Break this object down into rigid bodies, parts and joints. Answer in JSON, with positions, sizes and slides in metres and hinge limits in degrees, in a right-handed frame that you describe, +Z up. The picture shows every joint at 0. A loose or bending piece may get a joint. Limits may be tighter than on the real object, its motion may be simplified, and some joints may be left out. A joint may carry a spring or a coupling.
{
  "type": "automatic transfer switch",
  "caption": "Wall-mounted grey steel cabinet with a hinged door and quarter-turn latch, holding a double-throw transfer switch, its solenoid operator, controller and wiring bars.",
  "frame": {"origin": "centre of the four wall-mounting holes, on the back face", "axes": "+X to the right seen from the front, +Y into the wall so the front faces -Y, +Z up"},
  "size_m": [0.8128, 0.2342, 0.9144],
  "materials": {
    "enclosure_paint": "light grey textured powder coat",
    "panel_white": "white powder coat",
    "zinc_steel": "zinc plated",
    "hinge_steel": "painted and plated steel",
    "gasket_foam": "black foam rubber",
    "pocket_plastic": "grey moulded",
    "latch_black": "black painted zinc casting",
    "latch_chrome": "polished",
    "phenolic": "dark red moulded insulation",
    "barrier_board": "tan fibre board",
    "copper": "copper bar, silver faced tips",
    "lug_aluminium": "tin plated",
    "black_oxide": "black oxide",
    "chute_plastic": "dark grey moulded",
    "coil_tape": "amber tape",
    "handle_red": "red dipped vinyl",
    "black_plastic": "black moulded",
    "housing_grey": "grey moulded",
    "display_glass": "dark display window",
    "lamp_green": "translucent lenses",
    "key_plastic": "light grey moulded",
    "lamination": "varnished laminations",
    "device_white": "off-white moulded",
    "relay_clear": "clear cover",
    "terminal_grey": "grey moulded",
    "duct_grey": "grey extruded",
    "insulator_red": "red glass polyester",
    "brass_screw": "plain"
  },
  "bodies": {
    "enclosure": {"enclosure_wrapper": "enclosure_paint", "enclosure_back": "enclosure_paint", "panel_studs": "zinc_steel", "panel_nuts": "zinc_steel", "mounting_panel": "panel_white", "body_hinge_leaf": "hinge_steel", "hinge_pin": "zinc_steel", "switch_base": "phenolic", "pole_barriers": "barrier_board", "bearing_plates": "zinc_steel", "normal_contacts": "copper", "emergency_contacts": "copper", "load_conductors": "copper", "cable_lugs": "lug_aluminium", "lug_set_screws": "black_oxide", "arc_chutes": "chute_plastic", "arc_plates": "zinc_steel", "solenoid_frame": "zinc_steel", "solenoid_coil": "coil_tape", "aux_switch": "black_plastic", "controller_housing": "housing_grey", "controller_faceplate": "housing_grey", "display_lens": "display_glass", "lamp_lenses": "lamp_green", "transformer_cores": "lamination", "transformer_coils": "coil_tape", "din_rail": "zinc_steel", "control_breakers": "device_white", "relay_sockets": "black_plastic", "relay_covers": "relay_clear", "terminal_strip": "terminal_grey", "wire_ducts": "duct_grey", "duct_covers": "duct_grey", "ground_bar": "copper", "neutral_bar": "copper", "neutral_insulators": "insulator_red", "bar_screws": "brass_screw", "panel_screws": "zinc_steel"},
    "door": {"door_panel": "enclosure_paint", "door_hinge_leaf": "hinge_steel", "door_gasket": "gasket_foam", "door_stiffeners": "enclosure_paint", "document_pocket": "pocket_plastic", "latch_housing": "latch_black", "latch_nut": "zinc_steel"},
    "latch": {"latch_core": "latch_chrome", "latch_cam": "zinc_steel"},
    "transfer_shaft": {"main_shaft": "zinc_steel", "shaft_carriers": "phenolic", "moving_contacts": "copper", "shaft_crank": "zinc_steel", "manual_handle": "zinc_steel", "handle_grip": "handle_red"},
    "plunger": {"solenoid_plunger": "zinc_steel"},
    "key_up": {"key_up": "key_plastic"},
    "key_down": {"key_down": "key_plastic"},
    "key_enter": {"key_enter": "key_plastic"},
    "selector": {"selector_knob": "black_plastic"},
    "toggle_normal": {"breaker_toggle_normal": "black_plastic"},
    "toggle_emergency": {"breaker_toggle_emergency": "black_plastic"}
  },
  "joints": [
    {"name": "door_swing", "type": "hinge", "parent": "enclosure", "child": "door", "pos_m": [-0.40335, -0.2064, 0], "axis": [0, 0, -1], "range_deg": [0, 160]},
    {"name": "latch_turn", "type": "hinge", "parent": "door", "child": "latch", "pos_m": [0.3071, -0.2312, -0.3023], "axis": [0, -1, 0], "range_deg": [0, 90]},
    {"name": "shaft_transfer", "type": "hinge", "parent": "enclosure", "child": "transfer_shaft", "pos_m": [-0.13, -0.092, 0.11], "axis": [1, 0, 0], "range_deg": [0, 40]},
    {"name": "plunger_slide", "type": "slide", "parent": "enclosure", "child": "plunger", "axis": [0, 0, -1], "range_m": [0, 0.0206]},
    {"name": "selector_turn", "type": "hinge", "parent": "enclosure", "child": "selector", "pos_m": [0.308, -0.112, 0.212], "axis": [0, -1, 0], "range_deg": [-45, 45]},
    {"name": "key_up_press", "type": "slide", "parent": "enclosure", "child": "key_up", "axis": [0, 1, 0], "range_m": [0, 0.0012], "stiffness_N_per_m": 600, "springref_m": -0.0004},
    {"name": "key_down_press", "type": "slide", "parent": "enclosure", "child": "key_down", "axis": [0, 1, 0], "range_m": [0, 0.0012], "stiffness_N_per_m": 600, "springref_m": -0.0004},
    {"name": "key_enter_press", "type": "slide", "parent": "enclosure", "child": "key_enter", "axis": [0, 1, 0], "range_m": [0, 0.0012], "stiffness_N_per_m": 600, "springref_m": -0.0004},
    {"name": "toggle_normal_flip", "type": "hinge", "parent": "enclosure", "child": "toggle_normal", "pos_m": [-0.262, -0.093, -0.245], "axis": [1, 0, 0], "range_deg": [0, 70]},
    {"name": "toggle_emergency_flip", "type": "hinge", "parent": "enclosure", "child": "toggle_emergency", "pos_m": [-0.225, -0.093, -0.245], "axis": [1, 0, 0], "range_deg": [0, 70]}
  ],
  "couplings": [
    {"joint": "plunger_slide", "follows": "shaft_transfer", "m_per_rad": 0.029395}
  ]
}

++++

◆ **What is asked**
Write out every line of the material again, exactly as it reads.

◆ **Result**
Break this object down into rigid bodies, parts and joints. Answer in JSON, with positions, sizes and slides in metres and hinge limits in degrees, in a right-handed frame that you describe, +Z up. The picture shows every joint at 0. A loose or bending piece may get a joint. Limits may be tighter than on the real object, its motion may be simplified, and some joints may be left out. A joint may carry a spring or a coupling.
{
  "type": "automatic transfer switch",
  "caption": "Wall-mounted grey steel cabinet with a hinged door and quarter-turn latch, holding a double-throw transfer switch, its solenoid operator, controller and wiring bars.",
  "frame": {"origin": "centre of the four wall-mounting holes, on the back face", "axes": "+X to the right seen from the front, +Y into the wall so the front faces -Y, +Z up"},
  "size_m": [0.8128, 0.2342, 0.9144],
  "materials": {
    "enclosure_paint": "light grey textured powder coat",
    "panel_white": "white powder coat",
    "zinc_steel": "zinc plated",
    "hinge_steel": "painted and plated steel",
    "gasket_foam": "black foam rubber",
    "pocket_plastic": "grey moulded",
    "latch_black": "black painted zinc casting",
    "latch_chrome": "polished",
    "phenolic": "dark red moulded insulation",
    "barrier_board": "tan fibre board",
    "copper": "copper bar, silver faced tips",
    "lug_aluminium": "tin plated",
    "black_oxide": "black oxide",
    "chute_plastic": "dark grey moulded",
    "coil_tape": "amber tape",
    "handle_red": "red dipped vinyl",
    "black_plastic": "black moulded",
    "housing_grey": "grey moulded",
    "display_glass": "dark display window",
    "lamp_green": "translucent lenses",
    "key_plastic": "light grey moulded",
    "lamination": "varnished laminations",
    "device_white": "off-white moulded",
    "relay_clear": "clear cover",
    "terminal_grey": "grey moulded",
    "duct_grey": "grey extruded",
    "insulator_red": "red glass polyester",
    "brass_screw": "plain"
  },
  "bodies": {
    "enclosure": {"enclosure_wrapper": "enclosure_paint", "enclosure_back": "enclosure_paint", "panel_studs": "zinc_steel", "panel_nuts": "zinc_steel", "mounting_panel": "panel_white", "body_hinge_leaf": "hinge_steel", "hinge_pin": "zinc_steel", "switch_base": "phenolic", "pole_barriers": "barrier_board", "bearing_plates": "zinc_steel", "normal_contacts": "copper", "emergency_contacts": "copper", "load_conductors": "copper", "cable_lugs": "lug_aluminium", "lug_set_screws": "black_oxide", "arc_chutes": "chute_plastic", "arc_plates": "zinc_steel", "solenoid_frame": "zinc_steel", "solenoid_coil": "coil_tape", "aux_switch": "black_plastic", "controller_housing": "housing_grey", "controller_faceplate": "housing_grey", "display_lens": "display_glass", "lamp_lenses": "lamp_green", "transformer_cores": "lamination", "transformer_coils": "coil_tape", "din_rail": "zinc_steel", "control_breakers": "device_white", "relay_sockets": "black_plastic", "relay_covers": "relay_clear", "terminal_strip": "terminal_grey", "wire_ducts": "duct_grey", "duct_covers": "duct_grey", "ground_bar": "copper", "neutral_bar": "copper", "neutral_insulators": "insulator_red", "bar_screws": "brass_screw", "panel_screws": "zinc_steel"},
    "door": {"door_panel": "enclosure_paint", "door_hinge_leaf": "hinge_steel", "door_gasket": "gasket_foam", "door_stiffeners": "enclosure_paint", "document_pocket": "pocket_plastic", "latch_housing": "latch_black", "latch_nut": "zinc_steel"},
    "latch": {"latch_core": "latch_chrome", "latch_cam": "zinc_steel"},
    "transfer_shaft": {"main_shaft": "zinc_steel", "shaft_carriers": "phenolic", "moving_contacts": "copper", "shaft_crank": "zinc_steel", "manual_handle": "zinc_steel", "handle_grip": "handle_red"},
    "plunger": {"solenoid_plunger": "zinc_steel"},
    "key_up": {"key_up": "key_plastic"},
    "key_down": {"key_down": "key_plastic"},
    "key_enter": {"key_enter": "key_plastic"},
    "selector": {"selector_knob": "black_plastic"},
    "toggle_normal": {"breaker_toggle_normal": "black_plastic"},
    "toggle_emergency": {"breaker_toggle_emergency": "black_plastic"}
  },
  "joints": [
    {"name": "door_swing", "type": "hinge", "parent": "enclosure", "child": "door", "pos_m": [-0.40335, -0.2064, 0], "axis": [0, 0, -1], "range_deg": [0, 160]},
    {"name": "latch_turn", "type": "hinge", "parent": "door", "child": "latch", "pos_m": [0.3071, -0.2312, -0.3023], "axis": [0, -1, 0], "range_deg": [0, 90]},
    {"name": "shaft_transfer", "type": "hinge", "parent": "enclosure", "child": "transfer_shaft", "pos_m": [-0.13, -0.092, 0.11], "axis": [1, 0, 0], "range_deg": [0, 40]},
    {"name": "plunger_slide", "type": "slide", "parent": "enclosure", "child": "plunger", "axis": [0, 0, -1], "range_m": [0, 0.0206]},
    {"name": "selector_turn", "type": "hinge", "parent": "enclosure", "child": "selector", "pos_m": [0.308, -0.112, 0.212], "axis": [0, -1, 0], "range_deg": [-45, 45]},
    {"name": "key_up_press", "type": "slide", "parent": "enclosure", "child": "key_up", "axis": [0, 1, 0], "range_m": [0, 0.0012], "stiffness_N_per_m": 600, "springref_m": -0.0004},
    {"name": "key_down_press", "type": "slide", "parent": "enclosure", "child": "key_down", "axis": [0, 1, 0], "range_m": [0, 0.0012], "stiffness_N_per_m": 600, "springref_m": -0.0004},
    {"name": "key_enter_press", "type": "slide", "parent": "enclosure", "child": "key_enter", "axis": [0, 1, 0], "range_m": [0, 0.0012], "stiffness_N_per_m": 600, "springref_m": -0.0004},
    {"name": "toggle_normal_flip", "type": "hinge", "parent": "enclosure", "child": "toggle_normal", "pos_m": [-0.262, -0.093, -0.245], "axis": [1, 0, 0], "range_deg": [0, 70]},
    {"name": "toggle_emergency_flip", "type": "hinge", "parent": "enclosure", "child": "toggle_emergency", "pos_m": [-0.225, -0.093, -0.245], "axis": [1, 0, 0], "range_deg": [0, 70]}
  ],
  "couplings": [
    {"joint": "plunger_slide", "follows": "shaft_transfer", "m_per_rad": 0.029395}
  ]
}